Within the Group II segment, prices were also lower by $20/t at $560-$600/t FOB Asia for 150N, and were largely unchanged at $600-$630/t FOB Asia for 500N.
Group III prices were assessed slightly lower, with the 4 centiStoke and 6 cSt oils at $960-$980/t FOB Asia, reflecting a $20/t drop. The 8 cSt grade experienced a larger revision to bring it more in line with current price ideas at $780-$800/t FOB Asia, although there were few deals reported and therefore, this grade was difficult to assess.
On the shipping front, there was a flurry of inquiries to move product mostly ex-South Korea this week. A 5,000-metric ton lot of two base oil grades was being discussed for Yeosu to Beihai, China, for Feb. 24-27 shipment. A 500-ton cargo was on the table for Yeosu to Taichung, Taiwan, for Feb. 17-22 lifting and Feb. 23-26 delivery.

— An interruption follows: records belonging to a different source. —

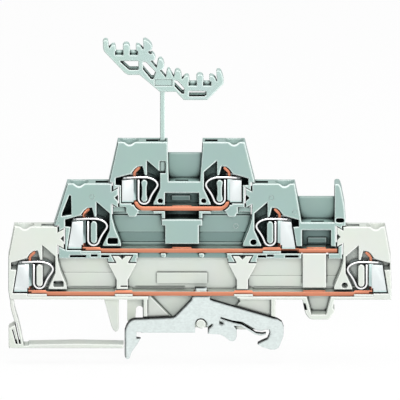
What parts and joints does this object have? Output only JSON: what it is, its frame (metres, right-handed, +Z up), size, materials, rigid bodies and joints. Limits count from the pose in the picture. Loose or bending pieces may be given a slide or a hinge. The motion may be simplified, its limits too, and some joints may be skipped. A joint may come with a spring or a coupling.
{
  "type": "triple level terminal block",
  "caption": "Thin stepped terminal block for a 35 mm rail, with its open side showing spring clamps, copper bars, a metal rail foot and a plug-in marker carrier.",
  "frame": {"origin": "middle of the 35 mm rail seat, on the plane of the rail's flanges and half-way through the block's thickness", "axes": "+X along the block's length towards the end with the jumper bay, +Z up away from the rail, +Y through the thickness towards the closed back, so the open side faces -Y"},
  "size_m": [0.1033, 0.005, 0.09],
  "materials": {
    "pale_housing": "light grey polyamide moulding",
    "grey_housing": "blue-grey polyamide moulding",
    "copper": "punched copper strip, tinned broad faces",
    "spring_steel": "bright spring strip",
    "tinned_sheet": "bright tinned sheet",
    "nickel_plated": "nickel-plated stamping"
  },
  "bodies": {
    "block": {"lower_housing": "pale_housing", "middle_housing": "grey_housing", "upper_housing": "grey_housing", "lower_bus_bar": "copper", "middle_bus_bar": "copper", "upper_bus_bar": "copper", "spring_upper_left": "spring_steel", "spring_upper_right": "spring_steel", "spring_middle_left": "spring_steel", "spring_middle_right": "spring_steel", "spring_lower_left": "spring_steel", "spring_lower_right": "spring_steel", "pocket_upper_left": "tinned_sheet", "pocket_upper_right": "tinned_sheet", "pocket_middle_left": "tinned_sheet", "pocket_middle_right": "tinned_sheet", "pocket_lower_left": "tinned_sheet", "pocket_lower_right": "tinned_sheet", "mounting_foot": "nickel_plated"},
    "carrier": {"marker_carrier": "grey_housing"}
  },
  "joints": [
    {"name": "marker_carrier_slide", "type": "slide", "parent": "block", "child": "carrier", "axis": [0, 0, 1], "range_m": [0, 0.009]}
  ]
}
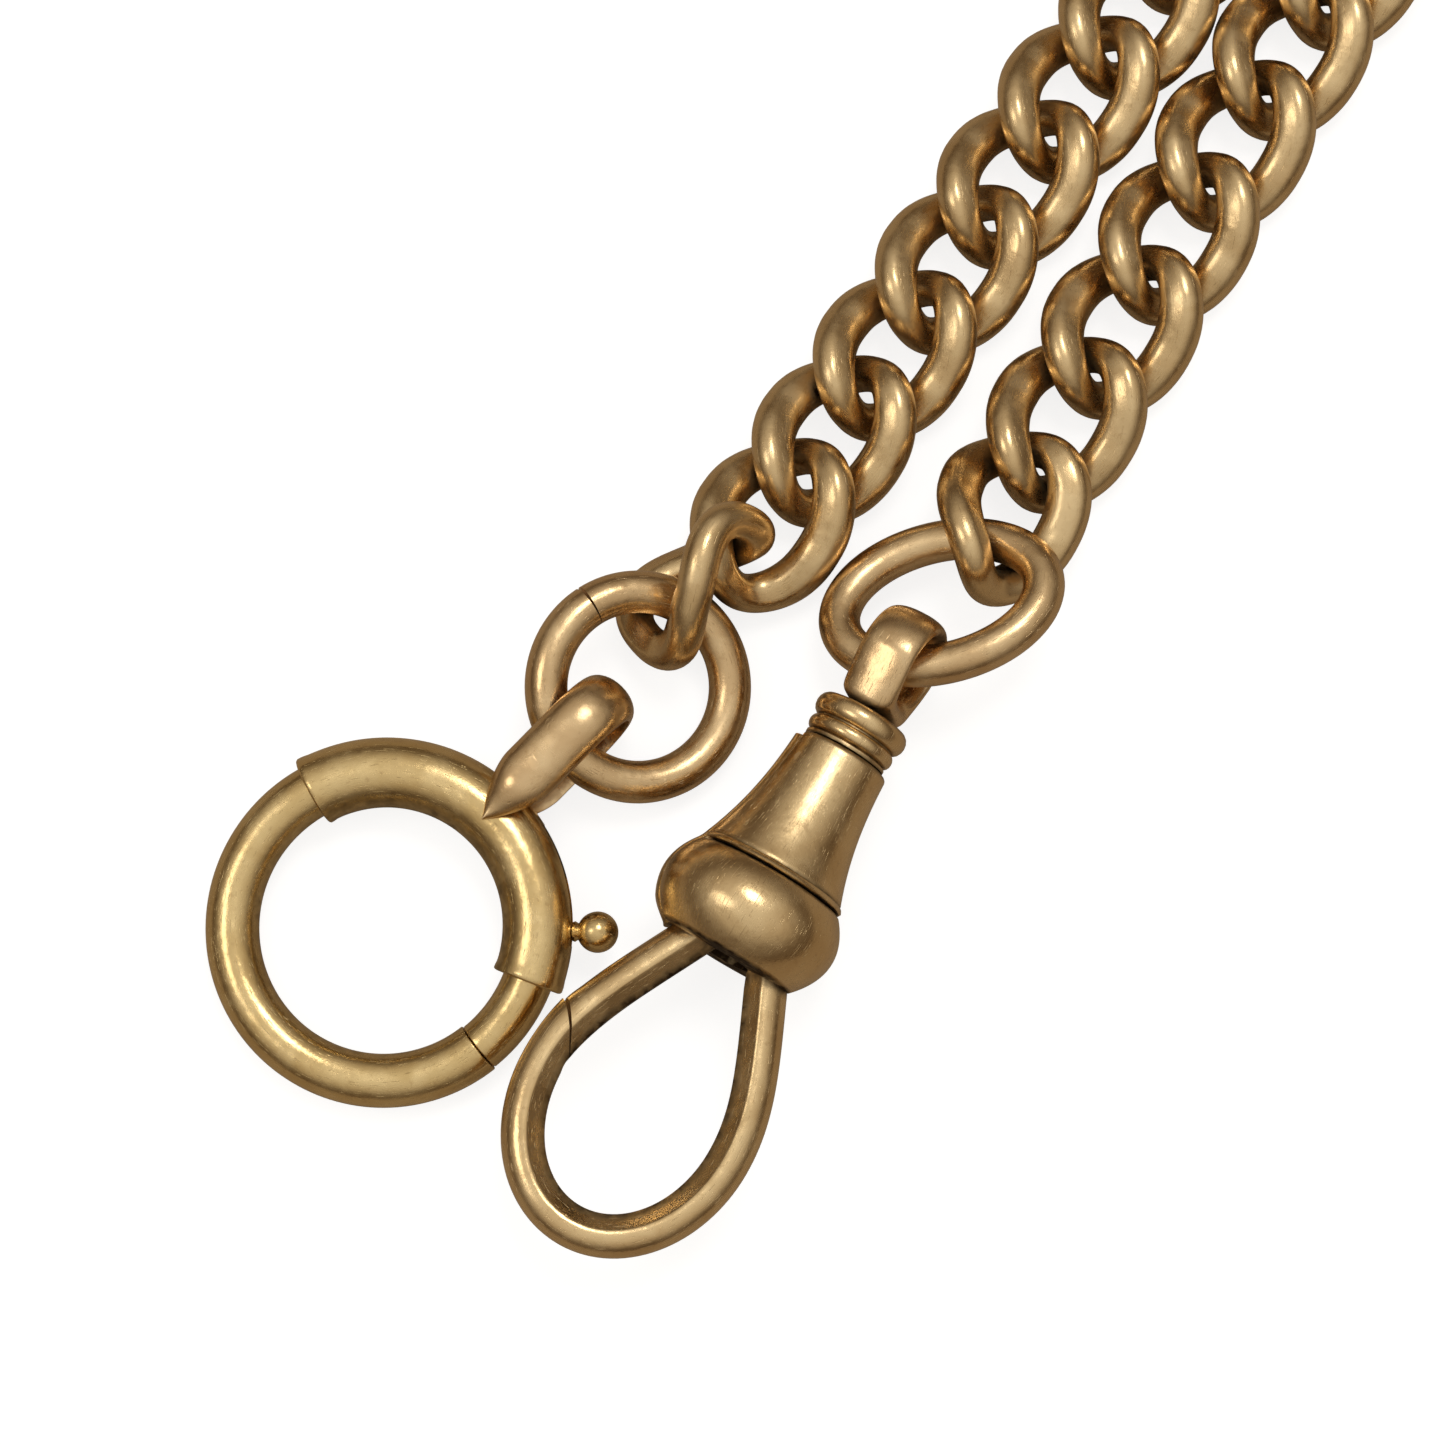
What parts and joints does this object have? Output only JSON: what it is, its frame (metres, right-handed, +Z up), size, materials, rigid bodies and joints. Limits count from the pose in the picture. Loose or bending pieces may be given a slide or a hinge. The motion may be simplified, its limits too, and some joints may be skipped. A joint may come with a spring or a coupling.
{
  "type": "pocket watch chain",
  "caption": "Curb-link pocket watch chain laid doubled, with a spring bolt ring at one end and a swivelling spring-gate dog clip at the other.",
  "frame": {"origin": "middle of the underside of the laid chain's box, on the surface it lies on", "axes": "+Z up off the surface, +Y along the doubled chain from the clasps to the loop, +X from the bolt ring's side to the clip's side"},
  "size_m": [0.0432, 0.1324, 0.0093],
  "materials": {
    "worn_gold": "satin, brushed and worn gold with brown patina in the crevices",
    "pivot_pin": "dull dark gold",
    "spring_steel": "plain spring steel"
  },
  "bodies": {
    "link_01": {"link_01": "worn_gold"},
    "link_02": {"link_02": "worn_gold"},
    "link_03": {"link_03": "worn_gold"},
    "link_04": {"link_04": "worn_gold"},
    "link_05": {"link_05": "worn_gold"},
    "link_06": {"link_06": "worn_gold"},
    "link_07": {"link_07": "worn_gold"},
    "link_08": {"link_08": "worn_gold"},
    "link_09": {"link_09": "worn_gold"},
    "link_10": {"link_10": "worn_gold"},
    "link_11": {"link_11": "worn_gold"},
    "link_12": {"link_12": "worn_gold"},
    "link_13": {"link_13": "worn_gold"},
    "link_14": {"link_14": "worn_gold"},
    "link_15": {"link_15": "worn_gold"},
    "link_16": {"link_16": "worn_gold"},
    "link_17": {"link_17": "worn_gold"},
    "link_18": {"link_18": "worn_gold"},
    "link_19": {"link_19": "worn_gold"},
    "link_20": {"link_20": "worn_gold"},
    "link_21": {"link_21": "worn_gold"},
    "link_22": {"link_22": "worn_gold"},
    "link_23": {"link_23": "worn_gold"},
    "link_24": {"link_24": "worn_gold"},
    "link_25": {"link_25": "worn_gold"},
    "link_26": {"link_26": "worn_gold"},
    "link_27": {"link_27": "worn_gold"},
    "link_28": {"link_28": "worn_gold"},
    "link_29": {"link_29": "worn_gold"},
    "link_30": {"link_30": "worn_gold"},
    "link_31": {"link_31": "worn_gold"},
    "link_32": {"link_32": "worn_gold"},
    "link_33": {"link_33": "worn_gold"},
    "link_34": {"link_34": "worn_gold"},
    "link_35": {"link_35": "worn_gold"},
    "link_36": {"link_36": "worn_gold"},
    "link_37": {"link_37": "worn_gold"},
    "link_38": {"link_38": "worn_gold"},
    "link_39": {"link_39": "worn_gold"},
    "link_40": {"link_40": "worn_gold"},
    "ring_1": {"jump_ring_1": "worn_gold"},
    "bolt_ring": {"ring_tube": "worn_gold", "ring_sleeve": "worn_gold", "ring_bail": "worn_gold", "bolt_spring": "spring_steel"},
    "bolt": {"bolt": "worn_gold", "thumb_button": "worn_gold"},
    "ring_2": {"jump_ring_2": "worn_gold"},
    "swivel": {"swivel_eye": "worn_gold", "swivel_collar": "worn_gold"},
    "clip": {"clip_body": "worn_gold", "clip_base": "worn_gold", "clip_hook": "worn_gold", "gate_pin": "pivot_pin", "gate_spring": "spring_steel"},
    "gate": {"gate_lever": "worn_gold"}
  },
  "joints": [
    {"name": "link_21_bend", "type": "hinge", "parent": "link_22", "child": "link_21", "pos_m": [-0.00269, 0.06255, 0.0021], "axis": [1, 0, 0], "range_deg": [-28, 6]},
    {"name": "link_20_bend", "type": "hinge", "parent": "link_21", "child": "link_20", "pos_m": [-0.00789, 0.06095, 0.0021], "axis": [1, 0, 0], "range_deg": [-28, 7]},
    {"name": "link_19_bend", "type": "hinge", "parent": "link_20", "child": "link_19", "pos_m": [-0.01239, 0.05789, 0.0021], "axis": [-1, 0, 0], "range_deg": [-8, 25]},
    {"name": "link_18_bend", "type": "hinge", "parent": "link_19", "child": "link_18", "pos_m": [-0.01578, 0.05363, 0.0021], "axis": [-1, 0, 0], "range_deg": [-11, 24]},
    {"name": "link_17_bend", "type": "hinge", "parent": "link_18", "child": "link_17", "pos_m": [-0.01775, 0.04856, 0.0021], "axis": [-1, 0, 0], "range_deg": [-16, 24]},
    {"name": "link_16_bend", "type": "hinge", "parent": "link_17", "child": "link_16", "pos_m": [-0.01815, 0.04313, 0.0021], "axis": [-1, 0, 0], "range_deg": [-24, 19]},
    {"name": "link_15_bend", "type": "hinge", "parent": "link_16", "child": "link_15", "pos_m": [-0.01692, 0.03783, 0.0021], "axis": [1, 0, 0], "range_deg": [-13, 26]},
    {"name": "link_14_bend", "type": "hinge", "parent": "link_15", "child": "link_14", "pos_m": [-0.01418, 0.03313, 0.0021], "axis": [1, 0, 0], "range_deg": [-9, 25]},
    {"name": "link_13_bend", "type": "hinge", "parent": "link_14", "child": "link_13", "pos_m": [-0.00996, 0.02973, 0.0021], "axis": [1, 0, 0], "range_deg": [-7, 28]},
    {"name": "link_12_bend", "type": "hinge", "parent": "link_13", "child": "link_12", "pos_m": [-0.00639, 0.02562, 0.0021], "axis": [1, 0, 0], "range_deg": [-10, 24]},
    {"name": "link_11_bend", "type": "hinge", "parent": "link_12", "child": "link_11", "pos_m": [-0.0042, 0.02064, 0.0021], "axis": [-1, 0, 0], "range_deg": [-24, 15]},
    {"name": "link_10_bend", "type": "hinge", "parent": "link_11", "child": "link_10", "pos_m": [-0.00378, 0.01526, 0.0021], "axis": [-1, 0, 0], "range_deg": [-22, 28]},
    {"name": "link_09_bend", "type": "hinge", "parent": "link_10", "child": "link_09", "pos_m": [-0.00378, 0.00986, 0.0021], "axis": [-1, 0, 0], "range_deg": [-28, 28]},
    {"name": "link_08_bend", "type": "hinge", "parent": "link_09", "child": "link_08", "pos_m": [-0.00369, 0.00446, 0.0021], "axis": [-1, 0, 0], "range_deg": [-28, 27]},
    {"name": "link_07_bend", "type": "hinge", "parent": "link_08", "child": "link_07", "pos_m": [-0.00387, -0.00094, 0.0021], "axis": [1, 0, 0], "range_deg": [-28, 28]},
    {"name": "link_06_bend", "type": "hinge", "parent": "link_07", "child": "link_06", "pos_m": [-0.00404, -0.00633, 0.0021], "axis": [1, 0, 0], "range_deg": [-28, 28]},
    {"name": "link_05_bend", "type": "hinge", "parent": "link_06", "child": "link_05", "pos_m": [-0.00422, -0.01173, 0.0021], "axis": [1, 0, 0], "range_deg": [-28, 28]},
    {"name": "link_04_bend", "type": "hinge", "parent": "link_05", "child": "link_04", "pos_m": [-0.0044, -0.01713, 0.0021], "axis": [1, 0, 0], "range_deg": [-28, 28]},
    {"name": "link_03_bend", "type": "hinge", "parent": "link_04", "child": "link_03", "pos_m": [-0.00458, -0.02252, 0.0022], "axis": [-1, 0, 0], "range_deg": [-20, 20]},
    {"name": "link_02_bend", "type": "hinge", "parent": "link_03", "child": "link_02", "pos_m": [-0.00479, -0.02775, 0.00253], "axis": [-1, 0, 0], "range_deg": [-22, 23]},
    {"name": "link_01_bend", "type": "hinge", "parent": "link_02", "child": "link_01", "pos_m": [-0.00579, -0.03278, 0.00464], "axis": [-1, 0, 0], "range_deg": [-8, 5]},
    {"name": "link_23_bend", "type": "hinge", "parent": "link_22", "child": "link_23", "pos_m": [0.00293, 0.06252, 0.0021], "axis": [1, 0, 0], "range_deg": [-9, 24]},
    {"name": "link_24_bend", "type": "hinge", "parent": "link_23", "child": "link_24", "pos_m": [0.00832, 0.06075, 0.0021], "axis": [1, 0, 0], "range_deg": [-10, 17]},
    {"name": "link_25_bend", "type": "hinge", "parent": "link_24", "child": "link_25", "pos_m": [0.0129, 0.0574, 0.0021], "axis": [-1, 0, 0], "range_deg": [-13, 11]},
    {"name": "link_26_bend", "type": "hinge", "parent": "link_25", "child": "link_26", "pos_m": [0.01623, 0.05281, 0.0021], "axis": [-1, 0, 0], "range_deg": [-11, 9]},
    {"name": "link_27_bend", "type": "hinge", "parent": "link_26", "child": "link_27", "pos_m": [0.01799, 0.04742, 0.0021], "axis": [-1, 0, 0], "range_deg": [-10, 9]},
    {"name": "link_28_bend", "type": "hinge", "parent": "link_27", "child": "link_28", "pos_m": [0.018, 0.04175, 0.0021], "axis": [-1, 0, 0], "range_deg": [-10, 9]},
    {"name": "link_29_bend", "type": "hinge", "parent": "link_28", "child": "link_29", "pos_m": [0.01626, 0.03635, 0.0021], "axis": [1, 0, 0], "range_deg": [-10, 11]},
    {"name": "link_30_bend", "type": "hinge", "parent": "link_29", "child": "link_30", "pos_m": [0.01292, 0.03179, 0.0021], "axis": [1, 0, 0], "range_deg": [-18, 11]},
    {"name": "link_31_bend", "type": "hinge", "parent": "link_30", "child": "link_31", "pos_m": [0.00846, 0.02829, 0.0021], "axis": [1, 0, 0], "range_deg": [-13, 11]},
    {"name": "link_32_bend", "type": "hinge", "parent": "link_31", "child": "link_32", "pos_m": [0.00528, 0.02358, 0.0021], "axis": [1, 0, 0], "range_deg": [-11, 9]},
    {"name": "link_33_bend", "type": "hinge", "parent": "link_32", "child": "link_33", "pos_m": [0.00379, 0.01813, 0.0021], "axis": [-1, 0, 0], "range_deg": [-15, 9]},
    {"name": "link_34_bend", "type": "hinge", "parent": "link_33", "child": "link_34", "pos_m": [0.00379, 0.0125, 0.0021], "axis": [-1, 0, 0], "range_deg": [-27, 27]},
    {"name": "link_35_bend", "type": "hinge", "parent": "link_34", "child": "link_35", "pos_m": [0.00379, 0.00687, 0.0021], "axis": [-1, 0, 0], "range_deg": [-27, 27]},
    {"name": "link_36_bend", "type": "hinge", "parent": "link_35", "child": "link_36", "pos_m": [0.0038, 0.00124, 0.0021], "axis": [-1, 0, 0], "range_deg": [-27, 25]},
    {"name": "link_37_bend", "type": "hinge", "parent": "link_36", "child": "link_37", "pos_m": [0.00399, -0.00438, 0.0021], "axis": [1, 0, 0], "range_deg": [-27, 26]},
    {"name": "link_38_bend", "type": "hinge", "parent": "link_37", "child": "link_38", "pos_m": [0.00418, -0.01001, 0.0021], "axis": [1, 0, 0], "range_deg": [-27, 26]},
    {"name": "link_39_bend", "type": "hinge", "parent": "link_38", "child": "link_39", "pos_m": [0.00429, -0.01564, 0.00217], "axis": [1, 0, 0], "range_deg": [-26, 21]},
    {"name": "link_40_bend", "type": "hinge", "parent": "link_39", "child": "link_40", "pos_m": [0.00428, -0.02135, 0.00234], "axis": [1, 0, 0], "range_deg": [-15, 17]},
    {"name": "ring_1_swing", "type": "hinge", "parent": "link_01", "child": "ring_1", "pos_m": [-0.00618, -0.03644, 0.00286], "axis": [1, 0, 0], "range_deg": [-30, 14]},
    {"name": "bolt_ring_swing", "type": "hinge", "parent": "ring_1", "child": "bolt_ring", "pos_m": [-0.00683, -0.04555, 0.00316], "axis": [1, 0, 0], "range_deg": [-16, 45]},
    {"name": "bolt_slide", "type": "hinge", "parent": "bolt_ring", "child": "bolt", "pos_m": [-0.00968, -0.05746, 0.00209], "axis": [-0.0221, -0.1039, 0.9943], "range_deg": [0, 29], "stiffness_Nm_per_rad": 0.001, "springref_deg": -28.65, "deforming": ["bolt_spring"]},
    {"name": "ring_2_swing", "type": "hinge", "parent": "link_40", "child": "ring_2", "pos_m": [0.0023, -0.02729, 0.00262], "axis": [1, 0, 0], "range_deg": [-4, 6]},
    {"name": "clip_eye_swing", "type": "hinge", "parent": "ring_2", "child": "swivel", "pos_m": [0.00651, -0.03215, 0.00525], "axis": [1, 0, 0], "range_deg": [-14, 9]},
    {"name": "clip_turn", "type": "hinge", "parent": "swivel", "child": "clip", "pos_m": [0.00446, -0.03745, 0.00465], "axis": [0.0436, -0.999, 0], "continuous": true},
    {"name": "gate_swing", "type": "hinge", "parent": "clip", "child": "gate", "pos_m": [0.00303, -0.04027, 0.00465], "axis": [0, 0, 1], "range_deg": [0, 10], "stiffness_Nm_per_rad": 0.002, "springref_deg": -22.92, "deforming": ["gate_spring"]}
  ]
}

A 1,000-ton lot of two grades was still in discussion for Yeosu to Ho Chi Minh, Vietnam, for Feb. 20-28 lifting. A 6,000-ton parcel was expected to be shipped from Onsan to Kaohsiung and Taichung, Taiwan, plus Shui Dong and Dongguan, China, on Feb. 20-25. A 5,000-ton cargo was being quoted from Onsan and Ulsan to Xiaohudao and Dongguan, China, for Feb. 10-15 lifting. A 7,000-ton lot was being worked on for Daesan and Ulsan to Singapore and Merak, Indonesia, for March 10-20 shipment. A 1,000-ton parcel was expected to be shipped from Onsan to Yokkaichi, Japan, on Feb. 20-28.
Elsewhere, a 3,000-ton lot of two grades was likely to be shipped from Cilacap, Indonesia, to Nantong or Taicang, China, in the second half of February. A 2,000-ton cargo was on the table for Thailand to Chittagong, Bangladesh, for shipment in Feb. or first half March. A 1,000-ton lot was being worked on for Yokkaichi to Taichung for Feb. 20-28 lifting.
Upstream, March ICE Brent Singapore futures were trading at U.S. $60.94 per barrel in afternoon trading on Feb. 17, compared to $57.68 per barrel on Feb. 9.